Late Payments: The Ongoing Struggle
Add late payments into the mix, and the cash flow puzzle becomes even more complex. Clients—whether deliberately or simply due to disorganisation—often drag out payment timelines. For contractors, this means juggling credit lines, negotiating with suppliers, or dipping into reserves just to keep projects moving. Late payments aren’t just an inconvenience; they destabilise the entire construction ecosystem.
Industry surveys frequently show late payment as one of the top pain points for construction businesses. It affects not just balance sheets, but also relationships, morale, and the willingness of firms to take on new risks.
Where Technology Fits In
Managing these challenges manually is no longer realistic, especially for firms juggling multiple projects and stakeholders.
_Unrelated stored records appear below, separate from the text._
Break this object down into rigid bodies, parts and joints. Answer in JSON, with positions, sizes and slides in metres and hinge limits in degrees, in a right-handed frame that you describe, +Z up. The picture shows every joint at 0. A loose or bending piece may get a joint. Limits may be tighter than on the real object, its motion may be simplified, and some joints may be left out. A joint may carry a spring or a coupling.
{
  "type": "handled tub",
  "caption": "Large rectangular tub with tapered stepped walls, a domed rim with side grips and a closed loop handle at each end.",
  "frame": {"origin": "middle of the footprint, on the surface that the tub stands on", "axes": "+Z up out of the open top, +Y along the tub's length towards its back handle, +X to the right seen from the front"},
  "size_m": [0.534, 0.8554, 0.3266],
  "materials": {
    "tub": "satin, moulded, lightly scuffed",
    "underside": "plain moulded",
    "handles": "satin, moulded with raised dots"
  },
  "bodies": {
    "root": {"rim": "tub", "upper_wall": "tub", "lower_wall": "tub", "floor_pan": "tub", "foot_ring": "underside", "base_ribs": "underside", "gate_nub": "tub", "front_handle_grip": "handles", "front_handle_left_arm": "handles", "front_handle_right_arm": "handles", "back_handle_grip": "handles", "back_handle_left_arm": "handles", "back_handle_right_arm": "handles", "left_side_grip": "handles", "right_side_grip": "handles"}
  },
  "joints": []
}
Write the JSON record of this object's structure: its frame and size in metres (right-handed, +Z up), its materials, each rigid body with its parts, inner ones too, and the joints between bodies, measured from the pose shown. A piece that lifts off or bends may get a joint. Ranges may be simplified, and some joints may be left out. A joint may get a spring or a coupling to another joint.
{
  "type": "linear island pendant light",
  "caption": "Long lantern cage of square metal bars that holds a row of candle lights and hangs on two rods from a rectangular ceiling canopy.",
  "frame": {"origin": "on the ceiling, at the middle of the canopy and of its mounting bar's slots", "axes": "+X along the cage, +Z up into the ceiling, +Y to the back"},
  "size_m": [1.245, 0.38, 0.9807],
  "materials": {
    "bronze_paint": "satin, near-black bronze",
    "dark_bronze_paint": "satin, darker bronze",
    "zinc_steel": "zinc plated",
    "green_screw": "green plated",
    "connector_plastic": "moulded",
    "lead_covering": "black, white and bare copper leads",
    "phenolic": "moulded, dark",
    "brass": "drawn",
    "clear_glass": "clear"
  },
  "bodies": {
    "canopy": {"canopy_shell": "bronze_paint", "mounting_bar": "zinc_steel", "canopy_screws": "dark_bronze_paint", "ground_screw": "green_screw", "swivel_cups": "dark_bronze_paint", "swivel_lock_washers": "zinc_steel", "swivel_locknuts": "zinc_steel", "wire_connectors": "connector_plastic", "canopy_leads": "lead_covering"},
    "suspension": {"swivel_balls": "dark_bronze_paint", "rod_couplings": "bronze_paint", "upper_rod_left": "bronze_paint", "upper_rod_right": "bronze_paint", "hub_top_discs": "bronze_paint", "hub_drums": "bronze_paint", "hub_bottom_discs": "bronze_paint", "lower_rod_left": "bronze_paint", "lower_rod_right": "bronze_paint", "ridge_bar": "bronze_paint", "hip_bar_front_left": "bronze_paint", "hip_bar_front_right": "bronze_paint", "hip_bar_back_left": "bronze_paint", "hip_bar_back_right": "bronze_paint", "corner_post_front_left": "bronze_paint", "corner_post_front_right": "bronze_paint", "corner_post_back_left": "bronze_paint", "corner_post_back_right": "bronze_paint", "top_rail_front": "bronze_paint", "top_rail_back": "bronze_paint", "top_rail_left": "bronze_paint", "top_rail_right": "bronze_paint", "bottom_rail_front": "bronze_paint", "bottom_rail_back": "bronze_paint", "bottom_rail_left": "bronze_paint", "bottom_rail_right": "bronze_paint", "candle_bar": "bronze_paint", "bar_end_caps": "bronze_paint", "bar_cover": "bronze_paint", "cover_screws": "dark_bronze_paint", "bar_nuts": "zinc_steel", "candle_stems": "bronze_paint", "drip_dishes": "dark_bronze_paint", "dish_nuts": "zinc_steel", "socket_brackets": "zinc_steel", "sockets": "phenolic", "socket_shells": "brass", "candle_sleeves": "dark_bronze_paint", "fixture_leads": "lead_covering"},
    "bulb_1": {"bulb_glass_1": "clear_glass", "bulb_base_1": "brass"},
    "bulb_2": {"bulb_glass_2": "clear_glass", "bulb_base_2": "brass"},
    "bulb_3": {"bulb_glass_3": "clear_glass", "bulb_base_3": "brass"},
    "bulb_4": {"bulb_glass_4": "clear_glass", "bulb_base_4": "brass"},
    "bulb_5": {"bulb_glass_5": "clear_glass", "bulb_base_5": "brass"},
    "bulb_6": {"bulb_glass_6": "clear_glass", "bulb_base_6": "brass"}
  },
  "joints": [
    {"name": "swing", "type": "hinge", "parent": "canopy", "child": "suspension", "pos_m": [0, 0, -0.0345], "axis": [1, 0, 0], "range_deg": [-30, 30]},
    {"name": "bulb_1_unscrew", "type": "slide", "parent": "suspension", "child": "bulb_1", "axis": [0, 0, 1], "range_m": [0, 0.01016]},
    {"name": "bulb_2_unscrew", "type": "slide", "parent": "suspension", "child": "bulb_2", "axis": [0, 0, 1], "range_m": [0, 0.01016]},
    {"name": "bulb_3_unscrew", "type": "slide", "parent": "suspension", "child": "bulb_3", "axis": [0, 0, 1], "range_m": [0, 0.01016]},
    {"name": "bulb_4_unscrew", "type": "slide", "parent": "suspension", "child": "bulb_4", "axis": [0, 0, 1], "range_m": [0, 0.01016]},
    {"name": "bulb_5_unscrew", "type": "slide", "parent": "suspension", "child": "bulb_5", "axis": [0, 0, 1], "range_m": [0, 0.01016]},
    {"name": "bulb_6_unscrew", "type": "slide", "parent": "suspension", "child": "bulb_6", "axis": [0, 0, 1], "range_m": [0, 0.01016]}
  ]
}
Digital tools are increasingly being used to bridge the gap. Platforms designed for receivables help businesses track claims, monitor retention, and follow up on late payments without relying on spreadsheets and endless email trails.
Modern account receivable automation software can reduce the friction by standardising invoicing, sending reminders automatically, and providing transparency across projects. This doesn’t just free up staff from chasing payments—it also creates a digital record that helps resolve disputes more quickly. For construction firms where disputes are common, this added clarity is a powerful advantage.
Improving Communication With Clients
While technology helps, construction businesses can’t rely on tools alone. Clear communication with clients around payment terms, claim submissions, and retention schedules is critical. Too often, problems arise because expectations weren’t set upfront. By establishing processes early—such as detailed payment schedules and clear progress claim formats—contractors can minimise misunderstandings later.
When disputes do occur, businesses with structured records and transparent communication are in a far stronger position. Instead of arguments based on memory or assumptions, both parties can work from the same documented information.
Building Resilience Into Cash Flow
Solving the cash flow puzzle also means thinking beyond individual projects. Construction businesses that thrive tend to have strong forecasting practices, using data from receivables to anticipate when money will arrive and where shortfalls may occur. This foresight allows them to plan financing needs, negotiate better terms with suppliers, and avoid last-minute scrambles for cash.
Some firms even use receivables data as leverage when seeking financing. Banks and investors are far more willing to extend credit when they see disciplined receivables management, predictable payment patterns, and reduced risk of bad debts.
Shaping a More Sustainable Industry
Late payments, drawn-out retentions, and sluggish claim approvals have long been treated as “part of the industry.” But as technology and expectations evolve, that mindset is shifting. Companies that take a proactive stance on receivables not only stabilise their own businesses but also contribute to a healthier construction ecosystem. When cash flows more predictably, projects run more smoothly, subcontractors are paid fairly, and clients benefit from stronger relationships with their contractors.
Conclusion
The construction industry’s cash flow challenges aren’t going away overnight, but they can be managed more effectively with the right combination of discipline, communication, and technology. By tackling retention, streamlining progress claims, and addressing late payments head-on, businesses can unlock capital that would otherwise remain stuck in limbo. Tools like automation platforms provide structure, but it’s the mindset shift toward treating post-completion payments with the same urgency as winning new contracts that truly makes the difference. In the end, solving construction’s cash flow puzzle is about giving businesses the stability they need to build not just projects, but futures.